MACERATA - «Uno stupro è sempre un atto di prevaricazione e dominio: non c’entra niente con l’attrazione sessuale, le condotte o l’atteggiamento della donna, come purtroppo spesso abbiamo letto in sentenze sbagliate». La criminologa Margherita Carlini, a guida dello sportello antiviolenza di Recanati, interviene sul fenomeno delle violenze di genere che purtroppo nel nostro Paese non accenna a tramontare. L’ultimo caso, presunto in quanto ancora in fase di indagine, è quello avvenuto nella nostra Provincia ai danni, secondo le accuse, di una giovane anconetana.
Le condotte
«Genericamente - spiega Carlini - , rispetto alle condotte criminali, il contesto di gruppo rafforza il passaggio all’atto: quello che è il pensiero di un singolo può diventare l’azione di due o più». Dall’esperienza allo sportello recanatese, Margherita Carlini rivela come «per il fenomeno specifico della violenza sessuale sono minori i casi di donne che si rivolgono a noi. Molto spesso viene attivata più frequentemente una rete di tutela in emergenza che riguarda altri tipi di enti e istituzioni. È più probabile che le donne arrivate allo sportello abbiano subito una violenza sessuale in un contesto di relazione, ma questo non significa che non capiti: sono semplicemente più sporadici rispetto alla totalità del fenomeno».
I casi
La denuncia
Altro tema importante quando si parla di questo tipo di reati è quello della denuncia. «La reazione rispetto a una violenza sessuale - dice Margherita Carlini - , quando è fuori da un contesto di intimità, è molto soggettiva. Ci sono vittime che decidono di denunciare subito il fatto, altre che percepiscono il senso di vergogna e, in alcuni casi, c’è la paura del giudizio perché si pensa di aver avuto condotte che spesso vengono ritenute provocatorie.

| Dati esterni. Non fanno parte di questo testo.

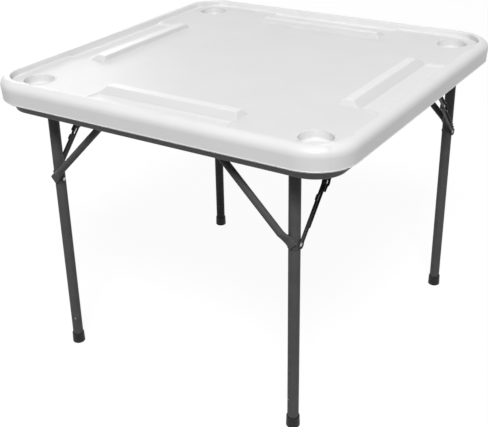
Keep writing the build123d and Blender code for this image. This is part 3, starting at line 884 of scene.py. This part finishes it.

In tanti altri casi c’è la paura concreta di rivendicazioni maggiori. Questo succede molto spesso quando avvengono stupri di gruppo - prosegue - perché non c’è la conoscenza diretta degli aggressori e c’è timore di rivendicazioni future».
L’invito
Accanto all’invito che spesso viene fatto dalle istituzioni di denunciare sempre, la criminologa evidenzia una sfumatura importante: «Per quanto la denuncia possa essere dolorosa e difficile è quella che consente alla donna di passare dalla fase passiva, di vittima, a quella attiva che tutela i suoi diritti. È importante però - conclude - che la donna faccia denuncia nel momento in cui si sente pronta a farlo, altrimenti vengono avviati nuovi processi di rivittimizzazione che potrebbero rendere la situazione peggiore».